Doug Powell, an associate professor of food safety at Kansas State University, said,

"People might think, ‘What’s the big deal about a little mouse poop?’ But it’s an indicator there could be a whole lot else going on.”

The incident comes weeks after a Loblaws store in Toronto — part of the same company as the Superstore chain — was shut down after a "heavy infestation"of mice and rats, including droppings on sandwich counters, was found.

Company spokeswoman Inge van den Berg said the two occurrences have prompted the store to revamp its pest control procedures.

KATIE FILION: Rodents run amuck at Toronto Loblaw’s

A Loblaw’s Supermarket in Toronto, Canada, is closed following a customer complaint regarding a mouse inside the store.

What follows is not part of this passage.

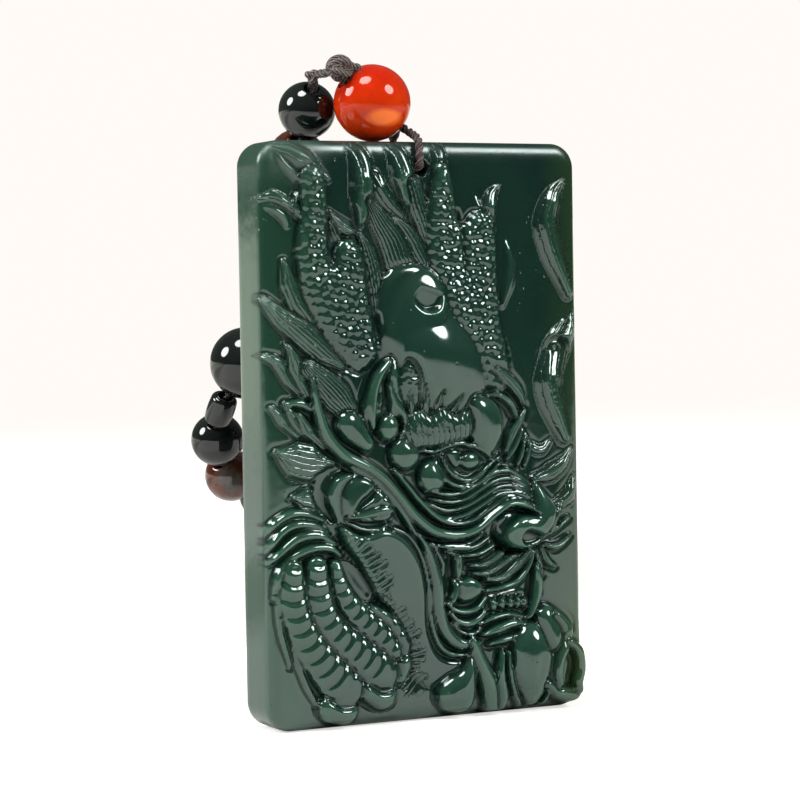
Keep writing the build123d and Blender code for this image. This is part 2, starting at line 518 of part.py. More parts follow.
def route_radii(route):
    """The largest arcs that the runs leave room for."""
    radii = []
    for before, corner, after in zip(route, route[1:], route[2:]):
        first, second = Vector(*corner) - Vector(*before), Vector(*after) - Vector(*corner)
        turn = math.radians(first.get_angle(second))
        radii.append(0.45 * min(first.length, second.length) / math.tan(turn / 2))
    return radii


thread_top = small_knot_centre + Vector(0.85, 1.15, -0.4)
thread_end = knot_centre + Vector(0.7, knot_diameter / 2 + 0.4, 0.2)
thread_route = [tuple(thread_top)] + string_route + [tuple(thread_end)]
thread_radii = route_radii(thread_route)
thread_path = FilletPolyline(*thread_route, radius=thread_radii)


def on_thread(distance):
    return thread_path.position_at(distance / thread_path.length)


def drilled_ball(diameter):
    return Sphere(diameter / 2) - Cylinder(bead_bore / 2, 2 * diameter)


def drilled_barrel():
    body = fillet(Cylinder(barrel_diameter / 2, barrel_length).edges(), barrel_rounding)
    return body - Cylinder(bead_bore / 2, 2 * barrel_length)


bead_shapes = {
    "black": (drilled_ball(black_bead_diameter), black_bead_diameter),
    "small black": (drilled_ball(small_bead_diameter), small_bead_diameter),
    "agate": (drilled_ball(small_bead_diameter), small_bead_diameter),
    "barrel": (drilled_barrel(), barrel_length),
}


def seat(start, length):
    """Where a bead sits whose bore begins at a distance along the thread, and its axis."""
    before, middle, after = (on_thread(start + share * length) for share in (0, 0.5, 1))
    return (before + after) * 0.25 + middle * 0.5, after - before


def threaded_beads():
    """Every bead of the string in its order, as its kind and its solid."""
    beads = []
    start, turn = first_bead_start, first_in_order
    last_kind, last_length, last_centre = "", 0, Vector(0, 0, -plaque_height)
    while True:
        kind = bead_order[turn % len(bead_order)]
        shape, length = bead_shapes[kind]
        gap = barrel_gap if "barrel" in (kind, last_kind) else bead_gap
        centre, axis = seat(start, length)
        while (centre - last_centre).length < (length + last_length) / 2 + gap:
            start += bead_step
            centre, axis = seat(start, length)
        if start + length > thread_path.length - bare_thread_end:
            return beads
        beads.append((kind, Plane(origin=centre, z_dir=axis) * shape))
        last_kind, last_length, last_centre = kind, length, centre
        start += length
        turn += 1


# The pieces and their files

beads = threaded_beads()
own_nodes = {0: "first_black_bead", 6: "side_black_bead", 7: "side_barrel_bead", 8: "side_small_bead",
             9: "side_agate_bead"}
agate_beads = [shape for i, (kind, shape) in enumerate(beads) if kind == "agate" and i not in own_nodes]
black_beads = [shape for i, (kind, shape) in enumerate(beads) if kind != "agate" and i not in own_nodes]

nodes = {
    "plaque": make_plaque(),
    "hanging_cord": make_hanging_cord(),
    "red_bead": make_red_bead(),
    "wrapped_knot": make_wrapped_knot(),
    "small_knot": make_small_knot(),
    "bead_thread": tube(thread_route, thread_radii, thread_diameter),
    "black_beads": Compound(children=black_beads),
    "agate_beads": Compound(children=agate_beads),
}
for place, name in own_nodes.items():
    nodes[name] = beads[place][1]

os.makedirs("parts", exist_ok=True)
for name, shape in nodes.items():
    export_step(shape, f"parts/{name}.step")
print("thread length", round(thread_path.length, 1), "beads", len(beads))
print("thread radii", [round(radius, 1) for radius in thread_radii])
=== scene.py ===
import bmesh
import bpy
import math
from collections import namedtuple
import numpy as np
from mathutils import Matrix, Vector


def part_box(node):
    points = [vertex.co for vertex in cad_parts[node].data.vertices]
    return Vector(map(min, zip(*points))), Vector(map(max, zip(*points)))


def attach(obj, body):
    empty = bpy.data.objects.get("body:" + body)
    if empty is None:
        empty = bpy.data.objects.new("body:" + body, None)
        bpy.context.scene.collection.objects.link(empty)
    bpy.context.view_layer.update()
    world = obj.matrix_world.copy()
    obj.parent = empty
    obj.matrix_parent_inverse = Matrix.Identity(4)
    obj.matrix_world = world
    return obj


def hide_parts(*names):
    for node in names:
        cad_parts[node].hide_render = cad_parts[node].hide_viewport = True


# A carved jade plaque with a dragon's head in relief, standing on its edge, with
# the string of stone beads that it hangs from laid behind it. The carving, the
# beads and the cords are worked here in millimetres and put in place in metres.

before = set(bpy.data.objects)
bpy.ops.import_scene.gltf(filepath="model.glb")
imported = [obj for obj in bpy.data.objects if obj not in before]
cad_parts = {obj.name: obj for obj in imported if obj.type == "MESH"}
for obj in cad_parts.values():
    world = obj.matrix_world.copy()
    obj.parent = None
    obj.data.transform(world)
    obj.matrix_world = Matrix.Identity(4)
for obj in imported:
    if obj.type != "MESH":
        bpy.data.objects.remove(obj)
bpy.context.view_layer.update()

MM = 0.001


# Named sizes, in millimetres

plaque_low, plaque_high = (np.array(corner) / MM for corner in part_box("plaque"))
plaque_width = plaque_high[0] - plaque_low[0]
plaque_height = plaque_high[2] - plaque_low[2]
wall_thickness = 5.0
corner_radius = 2.6
front_rise = 1.3          # from the side wall's front edge to the carving's ground
front_rounding = 1.7
back_rounding = 0.6
relief_depth = 1.6        # unit of the carving table's level and rise
relief_fade = 0.7         # strip at the outline in which the carving dies out
cells_across = 232
cells_up = 390
hole_radius = 0.8
hole_across = 49.5        # percent of the width
hole_below_top = 2.7
cord_diameter = 1.0
bead_bore = 1.6
red_bead_bore = 2.1
red_bore_tilt = 38.5      # degrees that the red bead's bore drops to the right
thread_diameter = 0.7


# The carving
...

Toronto Public Health (TPH) officials closed the store last night, and already Dinesafe, a website designed to disclose inspection results for food premises in the Toronto area, has updated its most recent inspection findings to include infractions discovered last night, such as:

•    failure to ensure food is not contaminated/adulterated;
•    failure to prevent rodent infestation; and,
•    failure to maintain hazardous food(s) at 4C (40F).

According to Dinesafe, the Dupont St. Loblaw’s has passed the last ten TPH inspections, dating back to April 2007.  But are restaurant inspections a good indicator of the quality of an establishment? Or simply a brief snapshot of a food premise at one point in time? And are web-based disclosure systems like Dinesafe the most effective way to communicate inspection results to consumers?

News reports like the ones in the Toronto Sun or Globe and Mail, websites like Dinesafe, and blogs like this or blogTO, get the information out there to consumers. What I am interested in is which of these methods is the most effective.